Ah the beauty of a blog when one has nothing to write but still wants to. I suppose I could gripe about the fact that I have ten thousand plans for my life and I just can't seem to get one started, but I won't. Or the fact that one of my best friends is moving across the country at some unforeseeable future time, but again, I won't. How about the fact that one of my other supposedly good friends always comes to me when he's feeling down about his life and needs my reassurance? There's another no. Although so far this already seems like griping. It all doesn't really matter, I mean, these people matter to me of course, but that doesn't change the fact that I can do nothing about the situations at this point in time. I just need to get my own stuff done right now. I have an application to start a course I've considered doing over and over again but haven't gone for, that I sent a few days ago. Even though I'm a shoe in to get a place in the course it doesn't lessen the scariness of the situation. It's exciting too, though, it really feels like I'm starting to work towards what I really want, which is to move overseas for a while, and I can't do that without some sort of financially viable career, which is where the diploma course comes in. So it's all a nice, neat little package (as long as it all works out). Too vague for you? Oh well, I'm not one to go into specifics until I'm more sure of what's actually going to happen. It's sort of like the whole fairytale of making a wish, but not telling anyone because then it won't come true. Just in a more adult sort of way, less wishing, more doing.
In general I'm happy anyway, so it's all good. Though it's getting colder here by the day, but we are starting winter here in Australia, so naturally the whole drop in temperature makes sense. I do like the cold, but of course I can still complain about it, it makes it kinda hard to think when you're too busy trying to control the chattering your teeth make in the cold.
Random rant over, feeling much more inclined to go to sleep now (good old 12am).

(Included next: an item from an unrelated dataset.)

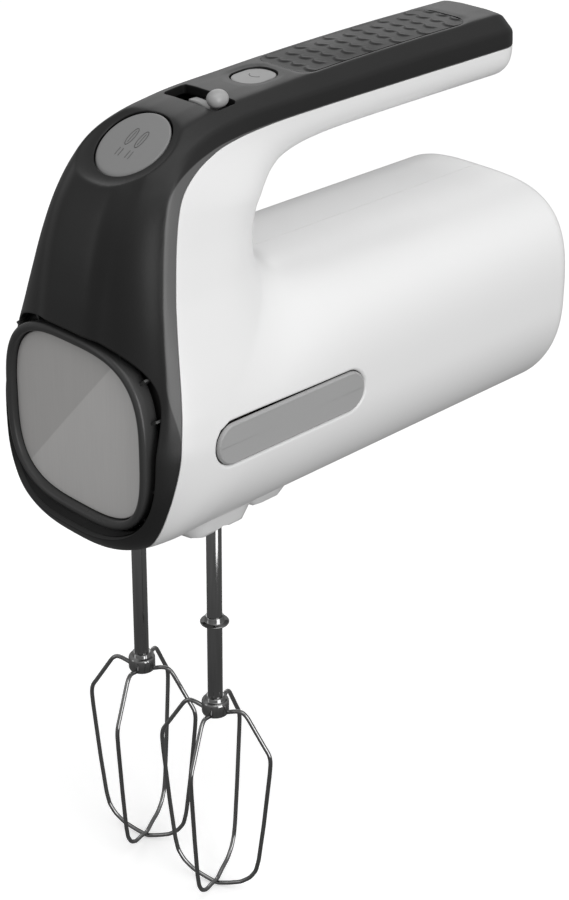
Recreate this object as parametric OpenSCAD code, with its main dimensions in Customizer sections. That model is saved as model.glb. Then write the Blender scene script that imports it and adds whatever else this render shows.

Stay tuned in the next few days for part 2 of my Twilight analysis. Part 2: The Acting continued.

Laters

PS. Happy 23rd Birthday for the 13th May, Rob Pattinson. I hope you had a great, relaxing day, and that the fans left you alone a bit more to enjoy some quiet time.

Friday, May 8, 2009

It's time to escape from this one horse town... ;)

Do you ever get the feeling that change is coming? The kind of feeling that is strong, and confusing, because you can't really believe it's possible? Well, I've had that lately. It's strange, because I've started to accept that maybe the things that I most want in life will never happen, not in a depressed "why me?" sort of way, but more like "maybe it isn't SUPPOSED to happen for me" sort of way, because not everyone is supposed to get what they want. It's just that lately I feel like maybe I can change what's happening, and make my life a bit more interesting.
My main concern is the travel thing, really. Ever since I was a little girl I've been fascinated by the rest of the world, especially Europe (if I had to choose). I've studied all sorts of languages, and researched what exactly I'd have to do to go overseas, but it just hasn't happened for me. I keep hearing about all these people I knew in high school who have gone overseas multiple times since we graduated (damn Facebook constantly updating me on these things), and it just frustrates me that I can't seem to get it together. Yet over the past week I've been feeling like it's time to actually start planning and saving, and I'm feeling a pull towards England, so it looks like that might be where I'm headed. Who knows. I really want to believe that it's possible, but after spending so much time not believing in my ability to put events in motion I'm struggling to come to terms with facing what I want.
Anyway, I'm happy. Things may not always go the way that I want them to, but that hasn't truly bothered me for a while now. I think I've started down the whole "there are plenty of people worse off than me" road, and that's taught me that I can't let my own problems get me down. They still do, to a certain extent, but I'm not crushed by them. Plus, now that I look at it, I don't have too many problems to really worry me, and it'll all work out in the end.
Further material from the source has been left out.